Collected data
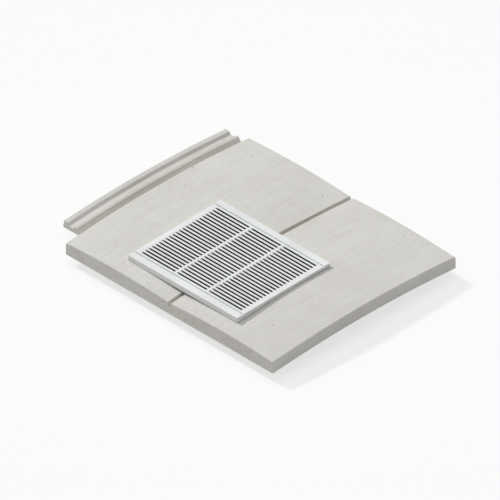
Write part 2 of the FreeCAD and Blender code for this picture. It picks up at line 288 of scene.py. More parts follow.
def places():
    """Places that the pieces share, worked out from the frame's tile and the settings."""
    tile, cover, _ = settings()
    at = SimpleNamespace()
    at.x_lap = tile_high.x
    at.x_side = at.x_lap - tile.face_width
    at.x_mid = (at.x_side + at.x_lap) / 2
    at.y_tail, at.y_head = tile_low.y, tile_high.y
    at.y_lock = at.y_tail + lock_setback
    at.y_nib = at.y_head - nib_from_head - nib_length
    at.edge_level = tile_high.z - tile.camber - tile.crown
    at.camber_radius = tile.tile_length ** 2 / (8 * tile.camber) + tile.camber / 2
    at.axis_level = at.edge_level + tile.camber - at.camber_radius
    at.y_cover = at.y_tail + cover.from_tail + cover.cover_length / 2
    ends = at.y_cover + np.array([-0.5, 0.5]) * cover.cover_length
    heights = carried_height(at, tile.crown, ends) + [cover.rise_front, cover.rise_rear]
    at.cover_level = heights.mean()
    at.cover_tilt = math.atan((heights[1] - heights[0]) / cover.cover_length)
    at.seat = np.array([cover.width, cover.cover_length]) / 2 - cover.skirt - seat_inset
    at.opening = at.seat - seat_ledge
    at.throat = at.opening - [throat_side_strip, throat_end_gap]
    at.flange = at.seat - flange_clearance
    at.flange_under = seal_thickness - seat_drop
    at.screws = np.array([at.opening[0] - boss_side_gap - boss_radius, at.throat[1] - screw_end_inset])
    return at


def carried_height(at, height, y):
    """Height of a point of the tile's section at y. The section turns about the camber's axis, so the
    point stays on a circle about it, whose radius is the camber's plus the point's own height."""
    return at.axis_level + np.sqrt((at.camber_radius + height) ** 2 - np.square(y))


def crown_height(at, x):
    """Height of the face over its edges. Each half is an arc of a circle across the tile."""
    tile = settings()[0]
    half = tile.face_width / 2
    radius = half ** 2 / (8 * tile.crown) + tile.crown / 2
    from_middle = np.abs(x - at.x_mid) - half / 2
    return np.sqrt(radius ** 2 - np.square(from_middle)) - radius + tile.crown


def on_cover_axes(at, points):
    """Points turned from the cover's axes, with the deck's top at zero height, and moved to the tile."""
    x, y, z = np.moveaxis(points, -1, 0)
    turn, rise = math.cos(at.cover_tilt), math.sin(at.cover_tilt)
    return np.stack([
        at.x_mid + x, at.y_cover + y * turn - z * rise, at.cover_level + y * rise + z * turn], -1)


def rounded_off(distance, radius):
    """Loss of height near an edge: the sagitta of a quarter circle that starts a radius before it."""
    inside = np.clip(1 - distance / radius, 0, 1)
    return radius * (1 - np.sqrt(1 - inside ** 2))


def edge_steps(radius, count=4):
    """Distances from an edge at even turns of a quarter circle."""
    return radius * (1 - np.cos(np.linspace(0, math.pi / 2, count + 1)))


def softened(points, radius, steps=3, closed=True):
    """Outline whose corners become parabolas. Each starts and ends a radius from its corner, along
    its two sides, or 0.45 of the shorter side if that is less. An open outline keeps its two ends."""
    points = np.asarray(points, float)
    before, after = np.roll(points, 1, 0) - points, np.roll(points, -1, 0) - points
    sizes = [np.linalg.norm(side, axis=1, keepdims=True) for side in (before, after)]
    reach = np.minimum(np.broadcast_to(radius, len(points))[:, None], 0.45 * np.minimum(*sizes))
    start, end = (points + side / size * reach for side, size in zip((before, after), sizes))
    t = np.linspace(0, 1, steps + 1)[None, :, None]
    curves = (1 - t) ** 2 * start[:, None] + 2 * t * (1 - t) * points[:, None] + t ** 2 * end[:, None]
    if not closed:
        return np.concatenate([points[:1], curves[1:-1].reshape(-1, points.shape[1]), points[-1:]])
    outline = curves.reshape(-1, points.shape[1])
    return outline[np.linalg.norm(outline - np.roll(outline, 1, 0), axis=1) > same_point]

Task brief
Please reproduce exactly the lines above, beginning with the first and ending with the line that contains "return np.sqrt(radius **", and include nothing outside that range.

Answer to this exercise
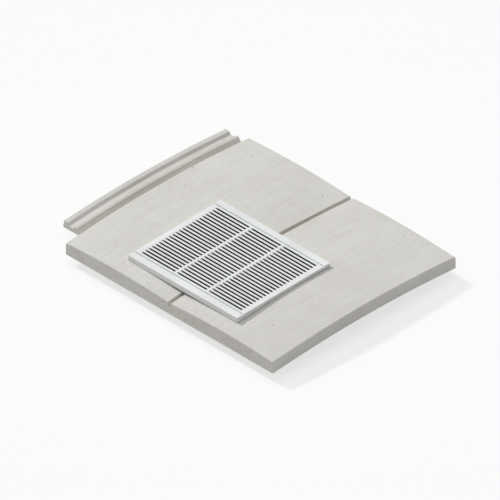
Write part 2 of the FreeCAD and Blender code for this picture. It picks up at line 288 of scene.py. More parts follow.
def places():
    """Places that the pieces share, worked out from the frame's tile and the settings."""
    tile, cover, _ = settings()
    at = SimpleNamespace()
    at.x_lap = tile_high.x
    at.x_side = at.x_lap - tile.face_width
    at.x_mid = (at.x_side + at.x_lap) / 2
    at.y_tail, at.y_head = tile_low.y, tile_high.y
    at.y_lock = at.y_tail + lock_setback
    at.y_nib = at.y_head - nib_from_head - nib_length
    at.edge_level = tile_high.z - tile.camber - tile.crown
    at.camber_radius = tile.tile_length ** 2 / (8 * tile.camber) + tile.camber / 2
    at.axis_level = at.edge_level + tile.camber - at.camber_radius
    at.y_cover = at.y_tail + cover.from_tail + cover.cover_length / 2
    ends = at.y_cover + np.array([-0.5, 0.5]) * cover.cover_length
    heights = carried_height(at, tile.crown, ends) + [cover.rise_front, cover.rise_rear]
    at.cover_level = heights.mean()
    at.cover_tilt = math.atan((heights[1] - heights[0]) / cover.cover_length)
    at.seat = np.array([cover.width, cover.cover_length]) / 2 - cover.skirt - seat_inset
    at.opening = at.seat - seat_ledge
    at.throat = at.opening - [throat_side_strip, throat_end_gap]
    at.flange = at.seat - flange_clearance
    at.flange_under = seal_thickness - seat_drop
    at.screws = np.array([at.opening[0] - boss_side_gap - boss_radius, at.throat[1] - screw_end_inset])
    return at


def carried_height(at, height, y):
    """Height of a point of the tile's section at y. The section turns about the camber's axis, so the
    point stays on a circle about it, whose radius is the camber's plus the point's own height."""
    return at.axis_level + np.sqrt((at.camber_radius + height) ** 2 - np.square(y))


def crown_height(at, x):
    """Height of the face over its edges. Each half is an arc of a circle across the tile."""
    tile = settings()[0]
    half = tile.face_width / 2
    radius = half ** 2 / (8 * tile.crown) + tile.crown / 2
    from_middle = np.abs(x - at.x_mid) - half / 2
    return np.sqrt(radius ** 2 - np.square(from_middle)) - radius + tile.crown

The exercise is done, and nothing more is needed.